Providing that labour markets are flexible, this unemployment will only be transitional as investors take advantage of the abundance of low-wage labour to invest in the new opportunities opened by the market. The reform of labour market institutions through both passive and active labour market policies therefore came to be seen as an increasingly important component of structural adjustment packages. The purpose of such reforms was to increase wage flexibility, so that people would ‘price themselves into jobs’; to increase the provision of training and retraining, so that people would have the skills required by the labour market; and to improve the functioning of employment services, to match the unemployed to available vacancies. The major barriers to wage flexibility were centralised collective bargaining, state regulation of wages and liberal unemployment benefit regimes, all of which set a floor to wages at a level above that sustainable by the market. The liberalisation of labour market institutions, therefore, implied decentralised wage bargaining, an end to state wage regulation and a stringent unemployment benefit regime. Those who could not find work at a tolerable wage as a result of specific disadvantages would be protected from the impact of liberalisation by the creation of a systematically targeted ‘social safety net’ providing income support for those unable to support themselves.

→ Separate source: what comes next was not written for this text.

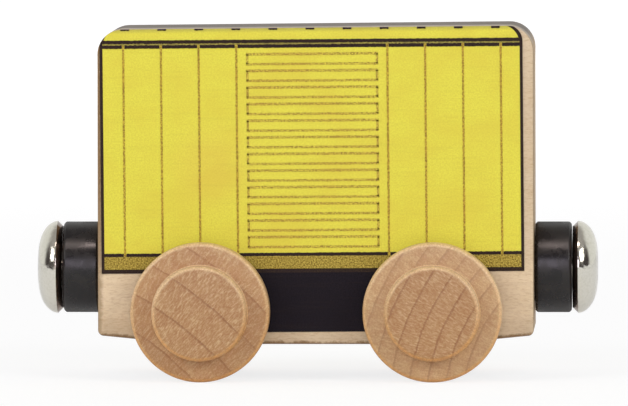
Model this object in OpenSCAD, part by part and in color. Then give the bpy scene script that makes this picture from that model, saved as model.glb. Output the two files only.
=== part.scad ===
// Wooden toy box car: a printed hardwood block on two wooden wheelsets, with a
// ring magnet held by a domed nail at each end. All sizes are in millimetres.
// Origin: on the rail plane, under the middle of the car. +X is the front end,
// -Y is the right-hand side, +Z is up.

/* [Body block] */
// Length of the block, end to end
block_length = 59.7; // [58.6:0.1:66]
// Thickness of the block, side to side
block_thickness = 19.05; // [18.6:0.05:19.4]
// Height of the block at mid length
block_height = 43.4; // [38:0.1:50]
// Height of the block's underside above the rails
block_clearance = 4.95; // [3.5:0.05:5.6]
// How much taller the block is at the front end than at the rear end
roof_rise = 0.54; // [0:0.02:1]
// Radius of the two roof corners
roof_corner_r = 3.5; // [1:0.1:6]
// Half length of the level middle of the underside
underside_half = 17.6; // [10:0.1:24]
// Height that the underside gains from its level middle to each end
underside_rise = 1.2; // [0.2:0.05:2]
// Radius of the two lower corners
lower_corner_r = 0.8; // [0.2:0.1:2]

/* [Wheels] */
// Distance between the two axles
wheelbase = 31.75; // [28:0.05:34]
// Distance of the axle pair ahead of the middle of the block
axle_offset = 0.2; // [-0.5:0.05:0.5]
// Diameter of the running disc
wheel_d = 19.05; // [18:0.05:20.5]
// Thickness of the running disc
wheel_thickness = 4; // [3:0.1:5]
// Distance between the middles of the two discs on one axle
track_gauge = 26; // [25.6:0.1:28]
// Diameter of the raised outer hub
hub_d = 13; // [9:0.1:15]
// Height of the outer hub above the disc
hub_height = 2.8; // [2.2:0.1:4]
// Diameter of the inner boss, next to the block
boss_d = 8; // [6:0.1:12]
// Gap between the inner boss and the printed side
boss_gap = 0.25; // [0.15:0.05:0.35]
// Rounding of the disc and hub edges
wheel_edge_r = 0.7; // [0.3:0.05:0.9]

/* [Axles] */
// Diameter of the steel axle
axle_d = 3.175; // [2.8:0.005:3.5]
// Gap all round between the axle and its hole in the block
axle_clearance = 0.06; // [0.02:0.01:0.1]
// How far the axle overlaps the wheel's bore in the press fit
press = 0.02; // [0.01:0.01:0.04]
// Depth of solid wood left between the bore and the outer face of the hub
hub_cover = 2; // [1.4:0.1:2.2]

/* [Couplers] */
// Height of the coupler's axis above the rails
coupler_height = 15.05; // [14.6:0.05:17]
// Outer diameter of the ring magnet
magnet_d = 12.5; // [11:0.1:13]
// Length of the ring magnet
magnet_length = 5; // [4:0.1:6]
// Gap all round between the ring magnet and the nail
magnet_clearance = 0.09; // [0.03:0.01:0.1]
// End play of the ring magnet between the block and the nail's head
magnet_end_play = 0.24; // [0.1:0.02:0.5]
// Bevel on the ring magnet's four edges
magnet_bevel = 0.45; // [0.2:0.05:0.6]
// Widest diameter of the nail's domed head
dome_d = 12.7; // [11:0.1:13]
// Height of the dome from its widest part to its tip
dome_height = 2.75; // [2:0.05:3.5]
// Length of the bevelled back of the head
dome_back = 0.75; // [0.3:0.05:1.2]
// Diameter of the nail's shank
shank_d = 3; // [2.6:0.05:3.2]
// Depth of the shank in the block
shank_depth = 12; // [8:0.5:14]

/* [Side prints] */
// Thickness of the printed film
film = 0.1; // [0.05:0.01:0.1]
// Width of the printed side
print_width = 58; // [40:0.1:58]
// Height of the printed side's bottom edge above the block's underside
print_bottom = 9.9; // [8.6:0.1:12]
// Corner radius of the printed side
print_corner_r = 2.3; // [1:0.1:4]
// How far the print's own outline would run past the roof before the block cuts it
print_bleed = 0.2; // [0:0.05:0.6]
// Bare wood left between the film and the block's own edges
print_margin = 0.25; // [0.1:0.05:0.5]
// Half width of the dark underframe, hidden behind the wheels at its ends
underframe_half = 15.5; // [12:0.1:17]
// Height of the underframe's bottom edge above the block's underside
underframe_bottom = 1.6; // [1:0.1:4]
// Tilt of the right-hand print, in degrees, raising its front end
right_print_tilt = 0.4; // [0:0.05:0.6]
// Shift of the right-hand print towards the rear
right_print_shift = 0.54; // [0:0.02:0.6]

/* [Hidden] */
$fn = 96;

front = 1;
rear = -1;
right = 1;
left = -1;

// Sums of the driving sizes
block_top = block_clearance + block_height;
block_end = block_length / 2;
block_face = block_thickness / 2;
wheel_r = wheel_d / 2;
hub_face = track_gauge / 2 + wheel_thickness / 2 + hub_height;
disc_inner = track_gauge / 2 - wheel_thickness / 2;
disc_outer = track_gauge / 2 + wheel_thickness / 2;
boss_face = block_face + film + boss_gap;
bore_end = hub_face - hub_cover;
bore_slack = 0.2;
axle_half = bore_end - bore_slack;
axle_chamfer = 0.3;
dome_rear = block_end + magnet_length + magnet_end_play;
magnet_rear = block_end + magnet_end_play / 2;
shank_point = 3;
nail_hole_depth = shank_depth + 0.5;
arc_steps = 16;
wheel_wood = "burlywood";
steel = "silver";

// Shape of the dome: depth below the tip follows 1 - (1 - r^flatness)^(1/fullness)
dome_flatness = 3.2;
dome_fullness = 1.8;
dome_steps = 24;

function unit(v) = v / norm(v);
function along(from, to, distance) = from + unit(to - from) * distance;
function turned(v, angle) =
    [v.x * cos(angle) - v.y * sin(angle), v.x * sin(angle) + v.y * cos(angle)];

// Points of the arc of radius r that rounds the vertex b of the corner a-b-c
function corner_arc(a, b, c, r) =
    let (
        half = acos(unit(a - b) * unit(c - b)) / 2,
        centre = along(b, b + unit(a - b) + unit(c - b), r / sin(half)),
        start = along(b, a, r / tan(half)) - centre
    )
    [for (i = [0 : arc_steps]) centre + turned(start, (180 - 2 * half) * i / arc_steps)];

// Convex outline, listed anticlockwise, with a rounding radius at each vertex
module rounded_outline(points, radii) {
    n = len(points);
    polygon([
        for (i = [0 : n - 1])
            each (
                radii[i] == 0
                    ? [points[i]]
                    : corner_arc(points[(i + n - 1) % n], points[i], points[(i + 1) % n], radii[i])
            )
    ]);
}

// Side view of the block, drawn in by inset on every edge
module block_outline(inset = 0) {
    x = block_end - inset;
    low = block_clearance + inset;
    high = block_top - inset;
    slope = roof_rise / block_length;
    rounded_outline(
        [
            [-underside_half, low],
            [underside_half, low],
            [x, low + underside_rise],
            [x, high + slope * x],
            [-x, high - slope * x],
            [-x, low + underside_rise],
        ],
        [0, 0, lower_corner_r, roof_corner_r - inset, roof_corner_r - inset, lower_corner_r]
    );
}

// Upright slab with a side-view outline, from y = low to y = high
module upright(low, high) {
    translate([0, high, 0])
        rotate([90, 0, 0])
            linear_extrude(high - low)
                children();
}

// Cylinder along Y, from y = low to y = high
module rod_y(r, low, high) {
    translate([0, high, 0])
        rotate([90, 0, 0])
            cylinder(r = r, h = high - low);
}

// Turned shape about the X axis: children are drawn as [radius, distance out]
module turned_x(end) {
    translate([0, 0, coupler_height])
        rotate([0, 90 * end, 0])
            rotate_extrude()
                children();
}

// X of one axle
function axle_x(end) = axle_offset + end * wheelbase / 2;

module body_block() {
    color("wheat")
        difference() {
            upright(-block_face, block_face) block_outline();
            for (end = [front, rear]) {
                translate([axle_x(end), 0, wheel_r])
                    rod_y(axle_d / 2 + axle_clearance, -block_face - 1, block_face + 1);
                translate([end * (block_end - nail_hole_depth), 0, coupler_height])
                    rotate([0, 90 * end, 0])
                        cylinder(r = shank_d / 2 - press, h = nail_hole_depth + 1);
            }
        }
}

// Outline of one side's print: rounded panel with the dark underframe below it
module print_outline(shift, tilt) {
    bottom = block_clearance + print_bottom;
    top = block_top + print_bleed;
    middle = (bottom + top) / 2;
    intersection() {
        block_outline(print_margin);
        translate([-shift, middle])
            rotate(tilt)
                translate([0, -middle]) {
                    rounded_outline(
                        [
                            [-print_width / 2, bottom],
                            [print_width / 2, bottom],
                            [print_width / 2, top],
                            [-print_width / 2, top],
                        ],
                        [0, 0, print_corner_r, print_corner_r]
                    );
                    translate([-underframe_half, block_clearance + underframe_bottom])
                        square([2 * underframe_half, print_bottom - underframe_bottom + 1]);
                }
    }
}

module side_print(side, shift, tilt) {
    color("khaki")
        difference() {
            if (side == right)
                upright(-block_face - film, -block_face) print_outline(shift, tilt);
            else
                upright(block_face, block_face + film) print_outline(shift, tilt);
            // The axle passes through the film as it does through the block
            for (end = [front, rear])
                translate([axle_x(end), 0, wheel_r])
                    rod_y(axle_d / 2 + axle_clearance, -block_face - 1, block_face + 1);
        }
}

module axle(end) {
    color(steel)
        translate([axle_x(end), 0, wheel_r])
            rotate([90, 0, 0])
                rotate_extrude()
                    polygon([
                        [0, -axle_half],
                        [axle_d / 2 - axle_chamfer, -axle_half],
                        [axle_d / 2, -axle_half + axle_chamfer],
                        [axle_d / 2, axle_half - axle_chamfer],
                        [axle_d / 2 - axle_chamfer, axle_half],
                        [0, axle_half],
                    ]);
}

// Half section of a disc whose outer corners are rounded; top and bottom name
// which of its two corners are
module disc_section(r, low, high, round_low, round_high) {
    e = wheel_edge_r;
    translate([0, low + (round_low ? e : 0)])
        square([r, high - low - (round_low ? e : 0) - (round_high ? e : 0)]);
    translate([0, low])
        square([r - e, high - low]);
    if (round_low)
        translate([r - e, low + e]) circle(r = e);
    if (round_high)
        translate([r - e, high - e]) circle(r = e);
}

module wheel(end, side) {
    color(wheel_wood)
        translate([axle_x(end), 0, wheel_r])
            rotate([90 * side, 0, 0])
                rotate_extrude()
                    difference() {
                        union() {
                            disc_section(wheel_r, disc_inner, disc_outer, true, true);
                            disc_section(hub_d / 2, disc_outer - 1, hub_face, false, true);
                            translate([0, boss_face])
                                square([boss_d / 2, disc_inner - boss_face + 1]);
                        }
                        translate([-1, boss_face - 1])
                            square([1 + axle_d / 2 - press, bore_end - boss_face + 1]);
                        translate([-wheel_r, boss_face - 1])
                            square([wheel_r, hub_face]);
                    }
}

module coupler_magnet(end) {
    inner = shank_d / 2 + magnet_clearance;
    outer = magnet_d / 2;
    b = magnet_bevel;
    color("dimgray")
        turned_x(end)
            translate([0, magnet_rear])
                polygon([
                    [inner + b, 0],
                    [outer - b, 0],
                    [outer, b],
                    [outer, magnet_length - b],
                    [outer - b, magnet_length],
                    [inner + b, magnet_length],
                    [inner, magnet_length - b],
                    [inner, b],
                ]);
}

// Height of the dome above its widest part, at a share of its radius
function dome_at(share) =
    dome_height * pow(1 - pow(share, dome_flatness), 1 / dome_fullness);

module coupler_nail(end) {
    r = shank_d / 2;
    back_r = dome_d / 2 - dome_back;
    tip = block_end - shank_depth;
    color(steel)
        turned_x(end)
            polygon(concat(
                [
                    [0, tip],
                    [r * 0.3, tip],
                    [r, tip + shank_point],
                    [r, dome_rear],
                    [back_r, dome_rear],
                ],
                [
                    for (i = [0 : dome_steps - 1])
                        let (share = cos(90 * i / dome_steps))
                        [share * dome_d / 2, dome_rear + dome_back + dome_at(share)]
                ],
                [[0, dome_rear + dome_back + dome_height]]
            ));
}

body_block();
side_print(right, right_print_shift, right_print_tilt);  // side_print_right
side_print(left, 0, 0);  // side_print_left
axle(front);  // axle_front
axle(rear);  // axle_rear
wheel(front, right);  // wheel_front_right
wheel(front, left);  // wheel_front_left
wheel(rear, right);  // wheel_rear_right
wheel(rear, left);  // wheel_rear_left
coupler_magnet(front);  // coupler_magnet_front
coupler_magnet(rear);  // coupler_magnet_rear
coupler_nail(front);  // coupler_nail_front
coupler_nail(rear);  // coupler_nail_rear
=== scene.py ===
import math
import random
from types import SimpleNamespace

import bmesh
import bpy
from mathutils import Matrix, Quaternion, Vector


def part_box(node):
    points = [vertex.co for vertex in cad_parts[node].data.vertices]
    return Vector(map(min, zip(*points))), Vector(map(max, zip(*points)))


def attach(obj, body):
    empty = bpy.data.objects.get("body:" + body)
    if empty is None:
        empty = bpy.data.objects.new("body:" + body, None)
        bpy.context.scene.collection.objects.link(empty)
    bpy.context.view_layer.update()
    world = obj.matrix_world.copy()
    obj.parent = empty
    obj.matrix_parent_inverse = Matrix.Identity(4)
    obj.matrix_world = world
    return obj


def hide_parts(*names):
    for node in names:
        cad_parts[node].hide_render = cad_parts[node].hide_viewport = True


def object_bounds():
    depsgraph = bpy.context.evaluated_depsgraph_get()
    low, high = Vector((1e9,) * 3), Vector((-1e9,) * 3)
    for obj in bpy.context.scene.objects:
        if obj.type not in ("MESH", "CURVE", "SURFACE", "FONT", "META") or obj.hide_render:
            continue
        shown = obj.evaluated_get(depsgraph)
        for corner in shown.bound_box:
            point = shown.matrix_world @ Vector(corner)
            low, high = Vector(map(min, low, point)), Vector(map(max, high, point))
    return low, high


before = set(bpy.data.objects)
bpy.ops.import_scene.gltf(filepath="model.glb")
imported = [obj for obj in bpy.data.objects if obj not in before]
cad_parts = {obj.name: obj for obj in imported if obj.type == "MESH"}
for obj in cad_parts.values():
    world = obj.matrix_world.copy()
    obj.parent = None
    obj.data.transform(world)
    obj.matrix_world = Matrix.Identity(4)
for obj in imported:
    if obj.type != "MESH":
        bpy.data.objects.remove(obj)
cad_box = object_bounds()

MM = 0.001
FRONT, REAR = 1, -1  # the sign of X at each end of the car
RIGHT, LEFT = -1, 1  # the sign of Y on each side of it
wander = random.Random(5)


# --- Meshes -------------------------------------------------------------------------------

def box_mm(node):
    """The low and high corner of a CAD node's box, in millimetres."""
    return [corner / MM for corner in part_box(node)]


def middle_of(node):
    """The middle of a CAD node's box, in millimetres."""
    low, high = box_mm(node)
    return (low + high) / 2


def mesh_from(bm, name):
    """A mesh in metres from a bmesh drawn in millimetres, which is freed."""
    bmesh.ops.recalc_face_normals(bm, faces=bm.faces)
    mesh = bpy.data.meshes.new(name)
    bm.to_mesh(mesh)
    bm.free()
    mesh.transform(Matrix.Scale(MM, 4))
    return mesh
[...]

Although there were plenty of critics of this model in the West, and even within the multilateral organisations that promoted it, the model appealed to the elites in the so-called ‘transition countries’ in its most liberal form: the challenge of reform was to restructure an economy which had been distorted by the military and political demands of the Party-state and the rigidities of the administrative-command system, with an overdeveloped heavy industry and underdeveloped consumer goods and service sectors. The Party-state had tried in vain to reform the system over thirty years, and was now in a state of collapse. What could be more attractive than a programme of ‘market Bolshevism’ which promised an instant cure while absolving the state of all responsibility? Moreover, the promises of structural adjustment coincided precisely with the aspirations of a large part of the population of the transition economies: the opening of frontiers, access to world markets, participation in global society, the attainment of Western living standards were all goals worth suffering for, particularly if other people were to do the suffering.
The application of the structural adjustment model to the transition economies focused on a restructuring of the economy based on the decline of large state industrial enterprises which would free the resources to permit the growth of a new private sector, with little expectation that overdeveloped state enterprises, burdened with an excessively large labour force, outdated capital stock, poor product quality, inappropriate location and conservative management had much potential for internal restructuring. A tight stabilisation policy would subject the state sector to a ‘hard budget constraint’ leading to widespread lay-offs and large-scale bankruptcy. The resultant increase in unemployment would lead to falling wages, with labour market slack being absorbed by the new private sector, particularly in the underdeveloped branches of the economy (services, consumer goods production and extractive and processing industries oriented to the world market).[3] However, the extent of the structural maladjustment of the transition economies combined with a highly educated labour force, a generally favourable location with basic infrastructure in place and a strong resource base should have meant that, once freed from the straightjacket of state control, transition would be a rapid process.